Les recommandations des experts

Des experts dans le domaine à l'exemple de Réda Amrani et de Kamel Kheffache ont abondé dans le même sens, soulignant que « la démarche des pouvoirs publics pour récupérer les terrains industriels inexploités est justifiée et constitue le seul moyen possible pour valoriser ce patrimoine et le mettre à la disposition des véritables investisseurs ». Ces deux spécialistes, cités par l'APS, ont rappelé, à ce titre, que « plusieurs terrains situés au niveau des zones industrielles, des actifs excédentaires des entreprises publiques économiques, ainsi que des actifs résiduels des entreprises dissoutes avaient été attribués sans qu'ils ne soient, à ce jour, exploités ». « Certains dans les organismes chargés de ce dossier, comme le Calpiref, ont souvent fait en sorte pour que les terrains deviennent l'objet de négociations perfides et illégales ; les terrains changeaient de mains systématiquement et font encore l'objet de spéculation », a déploré M. Amrani, recommandant «l'annulation de toutes les décisions d'attribution et la création d'un établissement central qui aura pour mission la relance du projet gelé de création de plates-formes industrielles intégrées et équipées ». «Le pays ne dispose actuellement que de 29.000 hectares de zones industrielles, soit un taux de 7% de la superficie dédiée à l'industrie en France».
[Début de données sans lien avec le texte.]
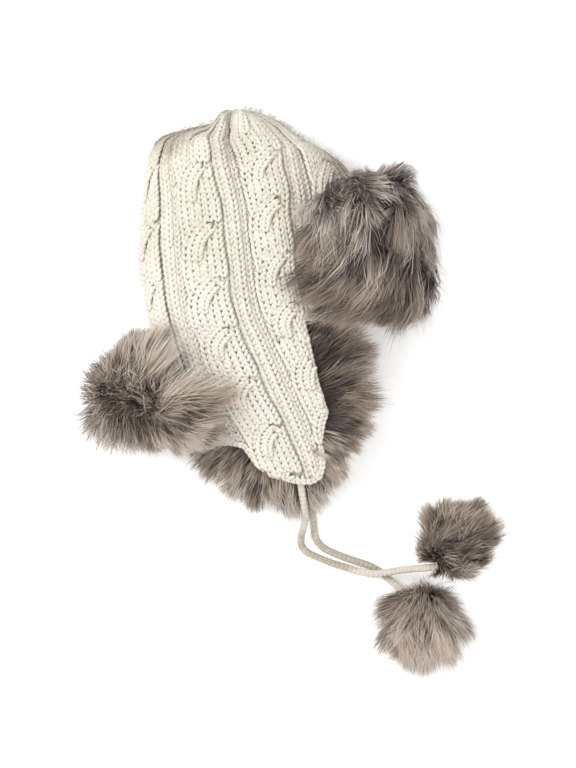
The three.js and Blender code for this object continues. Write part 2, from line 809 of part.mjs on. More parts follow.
function neckFur() {
  const plan = {
    wide: 8,
    tall: 5,
    endPower: 2,
    seat: 0.35,
    stand: 0.6,
    reach: 20,
    width: 19,
    flat: 0.55,
    seed: 17,
    lean: (s, t) => 14 * (t - 0.35),
    flow: (s, t) => new THREE.Vector3(-0.25, 0.8 * (t - 0.4), 0),
    locks: lockRows(5, 4, 0.06),
  };
  const flapSide = boxBetween([NECK_BROW_END, -500, -200], [400, 400, 300]);
  return furCuff(NECK, plan).subtract(flapSide).subtract(floorBelow);
}

// The pieces, each with the finish of the real one
const IVORY = { color: 0xf1ece0, roughness: 0.95, metalness: 0 };
const FUR = { color: 0x94816f, roughness: 0.9, metalness: 0 };
const CREAM = { color: 0xe6dfcd, roughness: 0.9, metalness: 0 };

// The frame's origin is under the middle of the hat without its ties.
const hat = new THREE.Group();
hat.position.set(ORIGIN_SHIFT.x, ORIGIN_SHIFT.y, 0);
const group = new THREE.Group();
group.add(hat);
function place(name, solid, finish) {
  const mesh = new THREE.Mesh(geometryOf(tidied(solid)), new THREE.MeshStandardMaterial(finish));
  mesh.name = name;
  hat.add(mesh);
}

place("crown_knit", knit, IVORY);
place("visor_fur", visorFur(), FUR);
place("neck_fur", neckFur(), FUR);
place("near_flap_fur", flapFur(true), FUR);
place("far_flap_fur", flapFur(false), FUR);
place("near_tie", tie(NEAR_TIE, 0), CREAM);
place("far_tie", tie(FAR_TIE, 0), CREAM);
place("near_pompom", pompom(NEAR_POMPOM, 7), FUR);
place("far_pompom", pompom(FAR_POMPOM, 43), FUR);

export default group;
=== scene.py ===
import math

import bpy
import numpy as np
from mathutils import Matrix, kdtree


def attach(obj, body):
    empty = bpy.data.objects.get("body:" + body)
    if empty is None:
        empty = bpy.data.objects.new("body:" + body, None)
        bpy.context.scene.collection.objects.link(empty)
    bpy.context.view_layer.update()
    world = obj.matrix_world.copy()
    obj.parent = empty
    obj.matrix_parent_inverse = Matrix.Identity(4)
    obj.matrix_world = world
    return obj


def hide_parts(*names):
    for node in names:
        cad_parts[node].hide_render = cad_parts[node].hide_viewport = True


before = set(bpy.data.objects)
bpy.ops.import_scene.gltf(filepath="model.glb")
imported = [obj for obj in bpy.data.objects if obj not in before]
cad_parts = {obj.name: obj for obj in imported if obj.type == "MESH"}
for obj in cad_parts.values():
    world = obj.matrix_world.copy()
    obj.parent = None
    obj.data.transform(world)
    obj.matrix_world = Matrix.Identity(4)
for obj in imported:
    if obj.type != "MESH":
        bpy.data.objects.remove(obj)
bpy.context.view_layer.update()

bl_info = {
    "name": "Cable Knit Trapper Hat",
    "version": (1, 0, 0),
    "blender": (4, 5, 0),
    "location": "View3D > Sidebar > Trapper Hat",
    "description": "Knits a cable knit trapper hat with fur cuffs, ties and pompoms",
    "category": "Add Mesh",
}

# Lengths in the tables and functions are millimetres, which make_mesh shifts and scales into the frame.
MM = 0.001
ORIGIN_SHIFT = np.array((0.5, 4.5, 0.0))
UP = np.array((0.0, 0.0, 1.0))

# The knit's columns are counted in half repeats: 0 is the first rib, 1 the cable towards the brow.
HALF_REPEATS = 18
NAPE = -3.9
BROW = 5.1
WALL = 6.0
# Where between sole and top a section is widest, and the powers that round its two halves
WIDEST_SHARE = 0.42
NEAR_POWER = 2.4
FAR_POWER = 2.8
ARC_STEPS = 48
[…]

Pour sa part, M. Kheffache a insisté sur l'étude des dossiers des investisseurs « au cas par cas », avant de procéder à la récupération définitive des assiettes. « L'assainissement de ce dossier va prendre beaucoup temps ; il serait préférable de recourir au voie de règlement à l'amiable pour éviter les tribunaux », a-t-il proposé tout en assurant que des clauses inscrites dans les contrats de concession stipulent que l'accès au terrain est conditionné par la réalisation du projet. « Cette clause à elle seule suffit pour assainir le foncier industriel », a-t-il fait observer, appelant les investisseurs concernés par cette mesure à demander des « délais supplémentaires, mais raisonnables afin de concrétiser leurs projets ».